Kinser Landry, its fictitious cut-throat owner in the early 19th Century, wants to buy up all the small quarries and corner the burgeoning market for granite. One target is a quarry between Nanturrian and Longdowns, which 25-year-old lead character Sarah Govier has inherited.
“It was at this time that Cornish granite was being shipped through Penryn to London to build the Houses of Parliament,” explains Jane.
“The granite was also going to various ports – including London, Southampton and Portsmouth – to build and strengthen harbour walls and quays as the ports needed to expand to meet the requirements of the fleets in the Napoleonic Wars.”

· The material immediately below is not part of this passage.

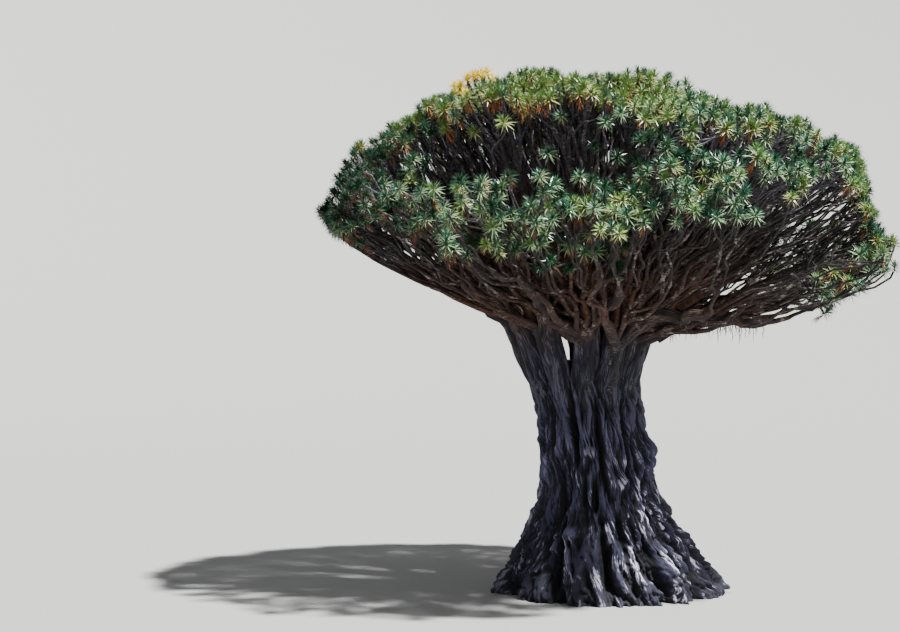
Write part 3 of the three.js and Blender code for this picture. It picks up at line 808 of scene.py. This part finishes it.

Struggling on the income from her quarry, Sarah turns to James Crago, whose business supplies gunpowder for the quarries and mines from a manufacturing base in the valley beneath the present Penryn railway viaduct.
During her research, Jane also discovered that there was considerable resistance to the development of a safety fuse by William Bickford - a textile tube with a core of gunpowder manufactured at Tuckingmill.
"This made blasting far safer for miners and quarry workers, but the Penryn gangers didn’t want to use it,” she says.
“The traditional fuse was a goosequill filled with gunpowder. The gangers imported these quills from Ireland and took a rake-off. So nothing changes, at least so far as man’s tendency to corruption is concerned!”
In Heart of Stone, Carnsew owner Landry will stop at nothing to take Sarah’s quarry from her. Crago is a scarred and reclusive former soldier, and neither is prepared for the powerful attraction that erupts between them.
Heart of Stone, whichis published by Severn House, price £18.99, is Jane’s 26th published novel in a writing career spanning over 30 years.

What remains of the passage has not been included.